On Monday, investors saw a proverbial oil barrel that was decidedly half empty. A day later, it started looking a little fuller.

Oil prices jumped by almost 8 percent before falling back on Tuesday – a day after the biggest rout in nearly 30 years after Russia signalled that talks with OPEC could still be on the cards and investors took heart after governments said stimulus measures are in the offing to combat the fallout of the coronavirus outbreak.

United States President Donald Trump on Monday said he will be taking “major” steps to gird the US economy against the impact of the spreading outbreak, while the Japanese government plans to spend more than $4bn in a second package of steps to cope with the virus.

Brent crude futures were up 4.71 percent, to $35.98 a barrel around noon in New York, after hitting a session high of $38.22 a barrel.

West Texas Intermediate (WTI) crude gained 6.78 percent to $33.24 a barrel, after hitting a high of $34.60.

Both benchmarks had plunged 25 percent on Monday, dropping to their lowest levels since February 2016 and recording their biggest one-day percentage declines since January 17, 1991, when oil prices fell at the outset of the first Gulf War.

Trading volumes in the front-month for both contracts hit record highs in the previous session after three years of cooperation between Saudi Arabia and Russia and other major oil producers to limit supply fell apart on Friday, triggering a price war for market share.

Saudi Arabia, the world’s biggest oil exporter, escalated tensions with plans to supply 12.3 million barrels per day (bpd) in April, well above the current production levels of 9.7 million bpd, Saudi Aramco CEO Amin Nasser said on Tuesday.

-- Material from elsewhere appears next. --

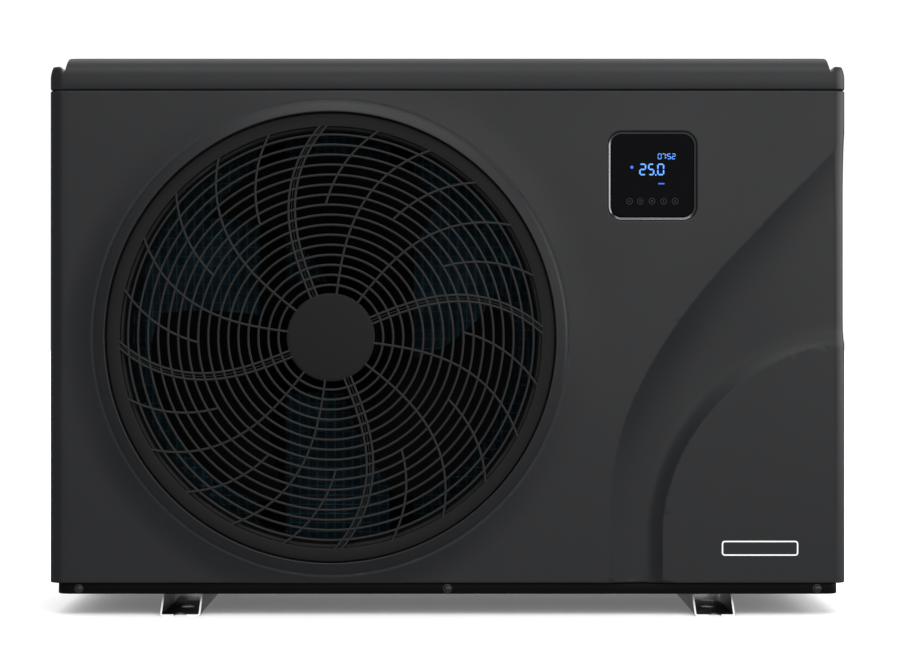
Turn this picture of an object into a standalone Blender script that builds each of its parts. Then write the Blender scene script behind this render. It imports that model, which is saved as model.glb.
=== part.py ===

April’s crude supply will be “300,000 barrels per day over the company’s maximum sustained capacity of 12 million bpd”, Nasser said in a statement received by Reuters news agency.

Price pared gains by more than $1 on the news.

Russian Energy Minister Alexander Novak said he did not rule out joint measures with OPEC to stabilise the market, adding that the next meeting between the cartel and its allies, a pairing known as OPEC+, is planned for May-June.

But in response, the Saudi energy minister told Reuters he did not see a need to hold an OPEC+ meeting in May-June if there was no agreement on what measures should be taken to deal with the impact of the coronavirus outbreak on oil demand and prices.

“I fail to see the wisdom for holding meetings in May-June that would only demonstrate our failure in attending to what we should have done in a crisis like this and taking the necessary measures,” Prince Abdulaziz bin Salman Al Saud said.

The sentiment was also lifted after Chinese President Xi Jinping visited Wuhan, the epicentre of the coronavirus outbreak, for the first time since the epidemic began, and as the spread of the virus in mainland China slows sharply.

China, the world’s second-largest oil consumer, is trying to get people in hard-hit Hubei province back to work by using a mobile phone-based monitoring system that will allow people to travel within the province.

Crude was also supported by potential US output cuts, although analysts warned gains may be temporary as oil demand continues to be hit by the virus outbreak, which has spread beyond China and prompted Italy to implement a nationwide lockdown.

US shale producers rushed to deepen spending cuts and could reduce production after OPEC’s decision to pump full bore into a global market hit by shrinking demand.

“When you look at the leverage the industry is in, at prices of around $30, it’s not profitable,” said Jonathan Barratt, chief investment officer of Probis Group.